# another newbie, hey!!



## skylinekid (Feb 9, 2009)

Heya, im new to this whole euro car culture always been a jap fan myself so its good to finaly join the club!
I got a 53 plate 225 S-Line and have just had it remapped to about 265 bhp and 305 lb-ft torque, so very happy with the increased power, well worth the cash! looking for the next mods of exhaust and filter, thinking a blue flame twin 3" might do nicely or a milltek, any advice would be very appreciated! looking to push the 300 barrier, maybe a bigger turbo and front mount i/c will help this? thanx for ya replies!!!


----------



## p1tse (Sep 20, 2004)

welcome

get some pics up

i think there's a pic of blueflame on mine in the link in my sig

there has been some recent issues with miltek quality (do a search)

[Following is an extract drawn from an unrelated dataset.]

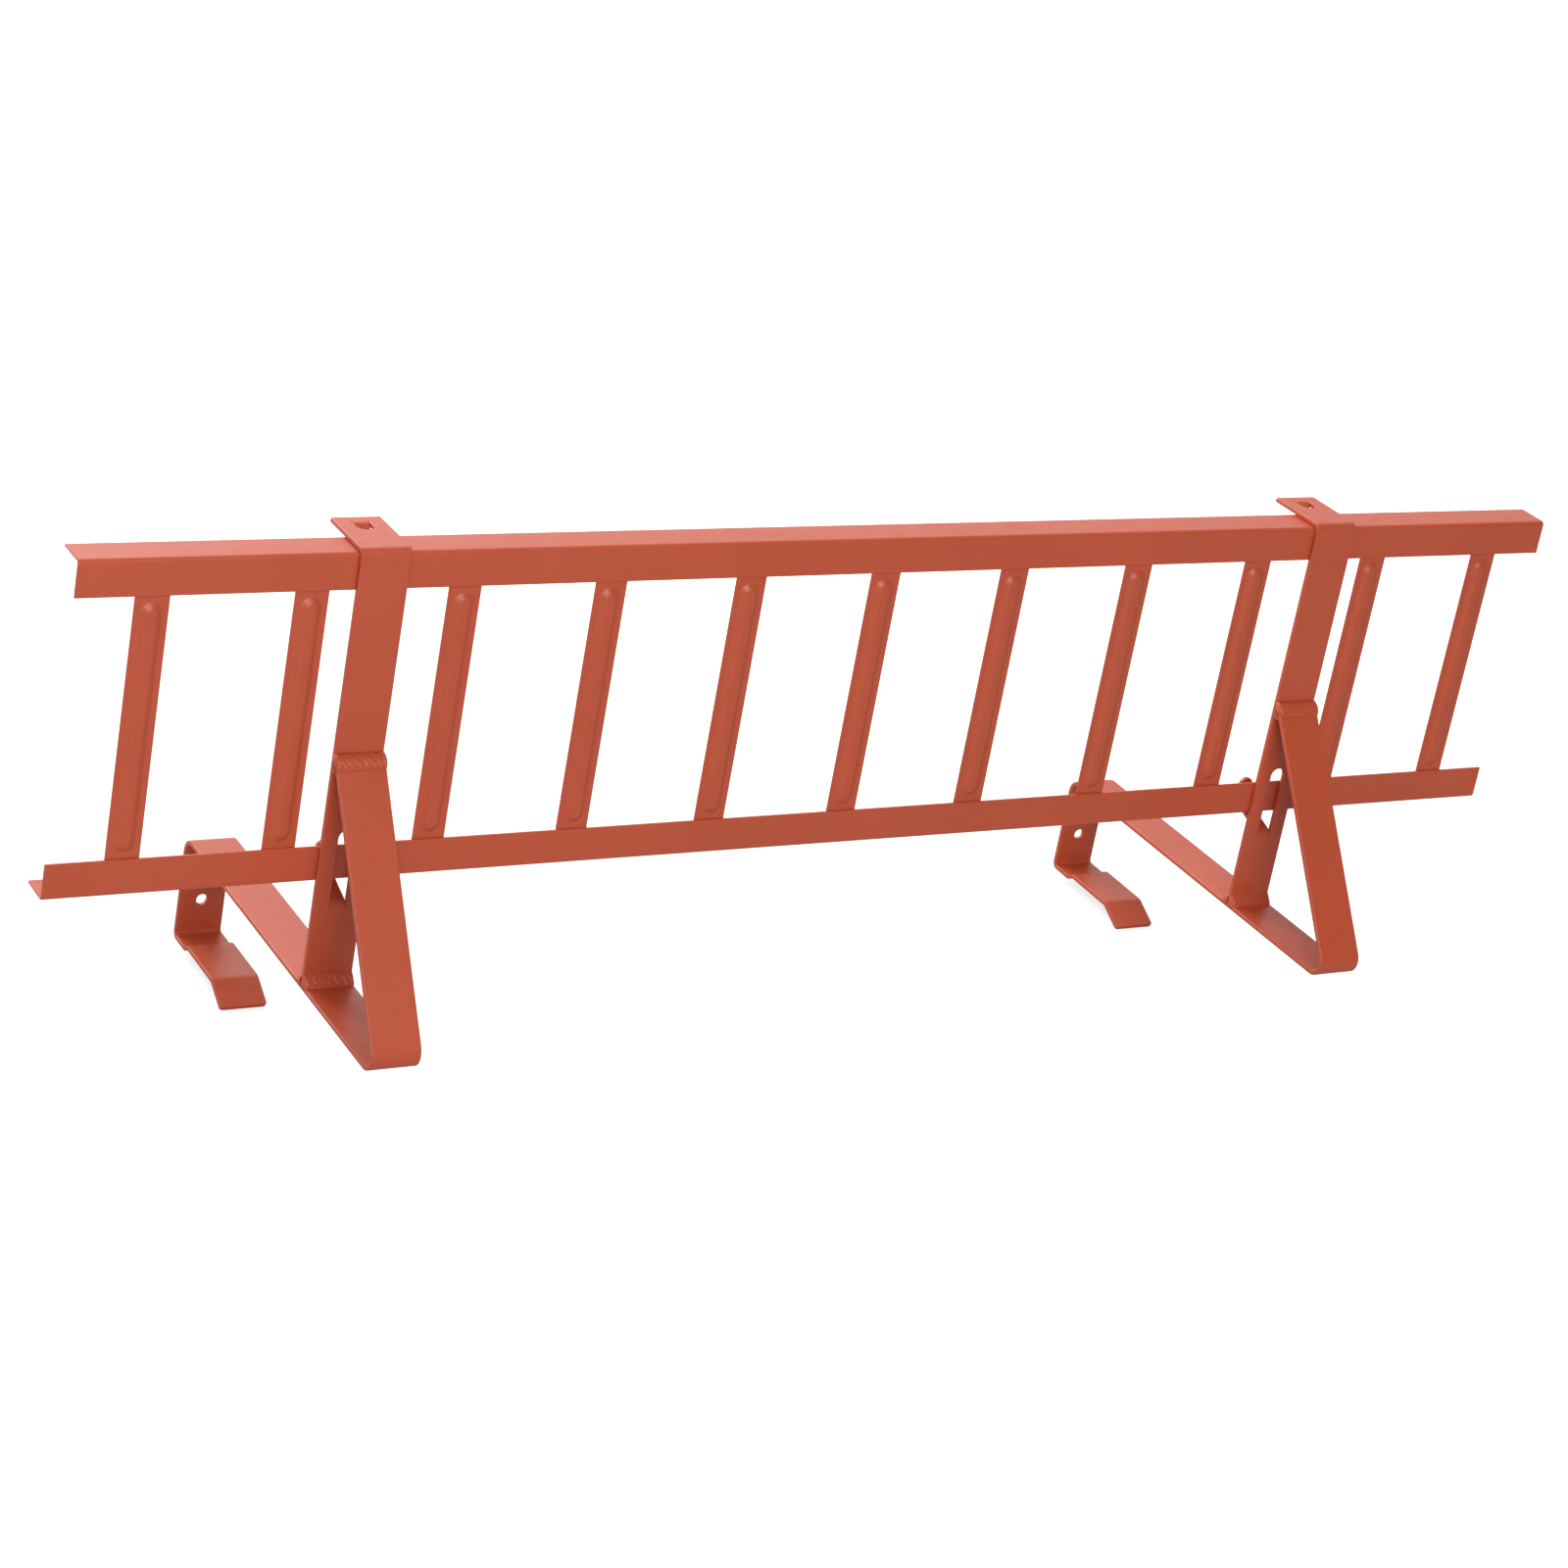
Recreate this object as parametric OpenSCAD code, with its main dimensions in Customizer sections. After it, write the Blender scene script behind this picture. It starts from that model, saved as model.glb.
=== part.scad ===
// Roof snow guard fence: a lattice panel on two welded roof hooks, each of which slides along
// it between two rungs.
// X runs along the eaves, +Y points up the roof, +Z is up.
// X 0 is the middle of the panel, Y 0 the front face of the hooks' rear plates and Z 0 the
// underside of their bases, which rest on the tile.

/* [Panel] */
// Length of the lattice panel along the eaves
panel_length = 1000; // [990:1:1010]
// Height of the lattice panel
panel_height = 200; // [180:1:240]
// Height of each rail's upright flange
rail_face = 22; // [18:1:26]
// Depth of each rail's lying flange
rail_depth = 23; // [18:1:24]
// Sheet thickness of the rails
rail_gauge = 1.5; // [1.5:0.1:2]
// Inside bend radius of the rails
rail_bend = 1; // [0.5:0.1:1]

/* [Rungs] */
// Distance from the panel's end to the first rung's centre line
rung_margin = 44; // [42:1:46]
// Width of a rung
rung_width = 20; // [18:0.5:24]
// Sheet thickness of the rungs
rung_gauge = 1; // [0.8:0.1:1.2]
// Width of the pressed bead that stiffens a rung
bead_width = 12.4; // [10:0.1:14]
// Height of the pressed bead, which stands proud of the rails and stops a sliding bracket
bead_height = 2.2; // [1.6:0.1:2.4]
// Flat left between the bead's end and the rail's flange
bead_gap = 4; // [2:0.5:8]

/* [Brackets] */
// Distance between the two roof hooks' centre lines
bracket_spacing = 652; // [630:1:670]
// Width of the flat bar
bar_width = 30; // [28:1:32]
// Thickness of the flat bar
bar_gauge = 3; // [2.5:0.1:3.2]
// Running gap between a bracket and the panel
slide_gap = 0.25; // [0.2:0.05:0.5]
// Height of the panel's lower edge above the tile
panel_lift = 67.5; // [60:0.5:75]
// Distance from the upright's rear face to the rear plate
base_reach = 188.75; // [170:0.25:210]
// Distance that the top tab reaches over the panel, from the upright's rear face
tab_reach = 44.5; // [40:0.5:50]
// Angle of the brace above the base
brace_angle = 53.5; // [50:0.5:56]
// Distance from the upright's rear face to the start of the front bend
nose_reach = 94; // [85:1:100]
// Inside radius of the front and rear bends
wide_bend = 7; // [5:0.5:8]

/* [Roof hook] */
// Free height between the base and the hook's lower run
hook_gap = 60.5; // [55:0.5:70]
// Length of the lower run, from the rear plate to the lip's bend
run_length = 62; // [50:1:70]
// Length of the lip
lip_length = 19.5; // [14:0.5:24]
// Angle of the lip below the lower run
lip_angle = 27.5; // [20:0.5:40]
// Radius of the lip's corners
lip_corner = 2; // [1:0.5:4]
// Diameter of the screw hole in the rear plate
hole_d = 7; // [5:0.5:8]
// Distance of the screw hole below the base
hole_drop = 41; // [35:0.5:46]

/* [Tongues] */
// Width of the windows that the tongues are cut from
window_width = 10; // [8:0.5:12]
// Saw gap on each side of a tongue
kerf = 0.2; // [0.1:0.05:0.4]
// Height of the lower tongue's fold above the base's underside
fold_height = 51.6; // [46:0.2:54]
// Height of the lower window's rounded top above the base's underside
window_top = 100; // [96:1:104]
// Slope of the lower tongue under the panel
tongue_slope = 18; // [14:1:20]
// Length of the lower tongue's sloping stretch
tongue_run = 24.4; // [24:0.1:26]
// Length of the lower tongue's upturned end
tongue_tip = 14.3; // [10:0.1:16]
// Distance from the upright's rear face to the locking tongue's fold
lock_fold = 37.5; // [36:0.5:39]
// Length of the locking tongue's window
lock_length = 11.7; // [10:0.1:12]
// Angle that the locking tongue is pressed down
lock_angle = 40; // [30:1:60]

/* [Welds] */
// Overhang of a weld bead past each side of the bar
weld_overhang = 0.8; // [0.2:0.1:1]

/* [Hidden] */
$fn = 48;
paint = "#B95B43";
rung_count = 11;
bite = 1; // how far a cutter passes through a face
bend_step = 6; // angle of one facet in a bend that is not square

rung_pitch = (panel_length - 2 * rung_margin) / (rung_count - 1);
panel_left = -panel_length / 2;
panel_top = panel_lift + panel_height;
upright_back = -base_reach; // rear face of the uprights
upright_front = upright_back - bar_gauge;
panel_y = upright_back + slide_gap; // front face of the rails
rung_y = panel_y + rail_gauge; // front face of the rungs
mid = bar_gauge / 2;
tight_bend = 2; // inside radius of the small bends
top_bend = 1; // inside radius over the rail's corner
joggle_bend = 3.5;
joggle_angle = 30;
joggle_start = 15.3; // from the rear plate to the joggle
lip_bend = 5;
tongue_width = window_width - 2 * kerf;
tongue_corner = tongue_width / 2 - 0.1;

sides = ["left", "right"];
function rung_name(i) = str("rung_", i < 10 ? "0" : "", i);
pieces = ["upright", "hook_bar", "brace_weld", "brace_root_weld", "foot_weld_front", "foot_weld_rear"];

// Turns a profile drawn in X and Y, with its width along Z, so that the profile stands in Y and Z.
module stand() {
    rotate([90, 0, 90]) children();
}

// A flat bar with square bends, drawn in X and Y with its width centred on Z.
// Each step is [straight length, turn of 90, -90 or 0 degrees, inside radius]; it starts on the
// bar's mid line.
module square_bar(path, width, gauge, i = 0) {
    if (i < len(path)) {
        length = path[i][0];
        turn = path[i][1];
        inner = path[i][2];
        side = turn < 0 ? -1 : 1;
        centre = side * (inner + gauge / 2);
        translate([0, -gauge / 2, -width / 2]) cube([length, gauge, width]);
        translate([length, centre, 0]) {
            if (turn != 0)
                rotate([0, 0, turn < 0 ? 0 : -90]) translate([0, 0, -width / 2])
                    rotate_extrude(angle = 90) translate([inner, 0]) square([gauge, width]);
            rotate([0, 0, turn]) translate([0, -centre, 0])
                square_bar(path, width, gauge, i + 1);
        }
    }
}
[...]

to push the 300bhp, you'll need to have deep pockets

good luck


----------



## GreekTT (Jan 5, 2009)

Hey mate, welcome to the forum !!!


----------



## YELLOW_TT (Feb 25, 2004)

Welcome have a look here www.ttoc.co.uk


----------



## malstt (Apr 18, 2007)

Welcome to the forum 8)


----------



## Wallsendmag (Feb 12, 2004)

Welcome


----------